LogoBen Whitnall, over at the online engagement and collaboration specialists Delib, has a nice take on the big logo row 2012 branding 'inspires' public debate online 

As you're no doubt aware, the logo -- sorry, 'brand' -- for the 2012 London Olympics was officially unveiled yesterday to an acrimonious avalanche of public opinion.  I'll try and resist getting drawn into the debate here and rather stick to the key point: the public opinion is already out there. Within hours, there were 1,500 comments on the BBC's 606 forum, 450 on the Guardian's sport blog, hundreds of people rushing to join groups on Facebook and people generally making their feelings known through their own choice of communities and channels -- there's even an online petition at gopetition.co.uk.  And I guess that really highlights my point: will the people responsible for this public event, outlay and brand, who will want to make a lot of noise about accountability, involvement, ownership and all that jazz, be happy to engage with the debate where it is already happening? Or will they insist on 'owning the space'? Would it make a difference if the e-signatures went through the number 10 e-petitions system instead? Will there be official forum threads established in obscure corners of government websites? Will there be an official consultation set up long after everyone's already said their piece?  I don't know what the thoughts of those in high places are on these issues and I don't want to simply be cynical by default...so my question, which is genuinely curious and not accusatory, is: what, if anything, is wrong with using non-official channels to feed back to official bodies?

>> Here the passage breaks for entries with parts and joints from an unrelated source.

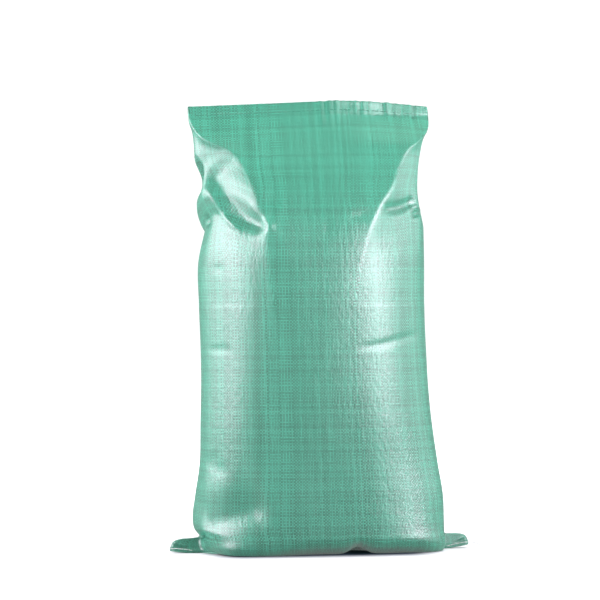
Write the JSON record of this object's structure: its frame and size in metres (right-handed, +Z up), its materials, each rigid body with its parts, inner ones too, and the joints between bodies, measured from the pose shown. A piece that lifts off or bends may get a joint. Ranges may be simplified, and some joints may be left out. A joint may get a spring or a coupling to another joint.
{
  "type": "filled woven polypropylene sack",
  "caption": "Upright cement sack of green woven polypropylene tape, filled, with a flat hemmed mouth, folded-in sides and sewn ears at the bottom corners.",
  "frame": {"origin": "on the floor under the middle of the standing sack, at the bottom centre of its box", "axes": "+Z up, from the sewn bottom to the mouth; +X along the bottom seam, from ear to ear; -Y out of the front"},
  "size_m": [0.5986, 0.2678, 0.8219],
  "materials": {
    "green_woven_cloth": "glossy laminated polypropylene tape weave, sea green",
    "white_thread": "matt white sewing thread",
    "green_thread": "matt green sewing thread"
  },
  "bodies": {
    "root": {"sack": "green_woven_cloth", "bottom_seam_thread": "white_thread", "front_hem_thread": "green_thread", "back_hem_thread": "green_thread"}
  },
  "joints": []
}
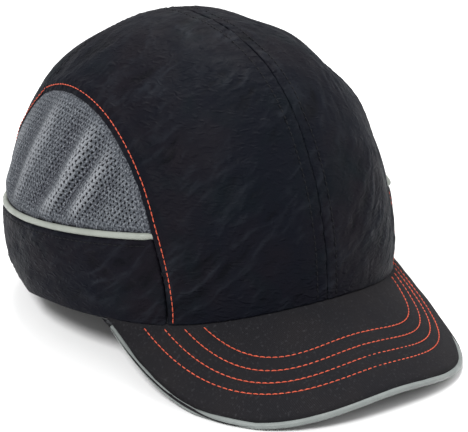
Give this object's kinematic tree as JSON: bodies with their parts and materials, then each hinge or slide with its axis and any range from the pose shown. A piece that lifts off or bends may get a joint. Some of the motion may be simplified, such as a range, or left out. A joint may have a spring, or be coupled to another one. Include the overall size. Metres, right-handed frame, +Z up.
{
  "type": "bump cap",
  "caption": "Baseball-style bump cap: fabric crown with mesh sides and piping over a vented protective shell, stitched curved brim, and a hook-and-loop strap at the back.",
  "frame": {"origin": "middle of the crown in plan, on the surface that the brim and the rear edge rest on, at the centre of the head opening", "axes": "+Z up; the wearer faces -Y; +X is towards the wearer's left"},
  "size_m": [0.1948, 0.284, 0.154],
  "materials": {
    "crown_cloth": "crinkled nylon plain weave, matt with a slight sheen",
    "mesh_cloth": "open sports mesh, matt",
    "reflective_piping": "retroreflective cloth, satin",
    "brim_piping_cloth": "retroreflective cloth, satin",
    "coloured_thread": "twisted polyester thread",
    "black_thread": "twisted polyester thread",
    "brim_cloth": "fine canvas weave, matt",
    "brim_stiffener": "moulded sheet, matt",
    "lining_tape": "woven tape, matt",
    "sweatband_cloth": "brushed terry, matt",
    "binding_cloth": "folded binding tape, matt",
    "webbing": "woven strap, matt",
    "hook_and_loop": "hook and loop pile, matt",
    "shell_plastic": "moulded polyethylene, fine grain",
    "shell_trim": "soft moulded edge, matt",
    "pad_foam": "brushed cloth over closed-cell foam"
  },
  "bodies": {
    "cap": {"front_panel_right": "crown_cloth", "front_panel_left": "crown_cloth", "rear_panel_right": "crown_cloth", "rear_panel_left": "crown_cloth", "mesh_panel_right": "mesh_cloth", "mesh_panel_left": "mesh_cloth", "side_band_right": "crown_cloth", "side_band_left": "crown_cloth", "side_piping_right": "reflective_piping", "side_piping_left": "reflective_piping", "side_seam_thread_right": "coloured_thread", "side_seam_thread_left": "coloured_thread", "centre_seam_thread": "black_thread", "cross_seam_thread": "black_thread", "band_topstitch_right": "black_thread", "band_topstitch_left": "black_thread", "seam_tape_centre": "lining_tape", "seam_tape_cross": "lining_tape", "brim_board": "brim_stiffener", "brim_top_cover": "brim_cloth", "brim_under_cover": "brim_cloth", "brim_piping": "brim_piping_cloth", "brim_thread_rows": "coloured_thread", "sweatband": "sweatband_cloth", "opening_binding": "binding_cloth", "strap_anchor": "webbing", "loop_strap": "webbing", "loop_pad": "hook_and_loop", "strap_thread": "black_thread", "bump_shell_crown": "shell_plastic", "bump_shell_front": "shell_plastic", "bump_shell_rear": "shell_plastic", "bump_shell_right": "shell_plastic", "bump_shell_left": "shell_plastic", "shell_edge_trim": "shell_trim", "crown_pad": "pad_foam", "front_pad": "pad_foam", "rear_pad": "pad_foam", "side_pad_right": "pad_foam", "side_pad_left": "pad_foam"},
    "strap": {"hook_strap": "webbing", "hook_pad": "hook_and_loop"}
  },
  "joints": [
    {"name": "strap_peel", "type": "hinge", "parent": "cap", "child": "strap", "pos_m": [0.036, 0.0978, 0.013], "axis": [-0.1278, -0.3485, -0.9286], "range_deg": [0, 100]}
  ]
}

What I particularly like is Ben's enthusiasm for being in many places online, and going where people are. That's the way things are these days ... but there's still a lot of agencies trying to convince clients they should just concentrate on building "the place". I really hope we win the Innovation Exchange bid. One of the many pleasure I anticipate (amid the challenges) will be working with Ben, Andrew, Gez and the crowd at Delib.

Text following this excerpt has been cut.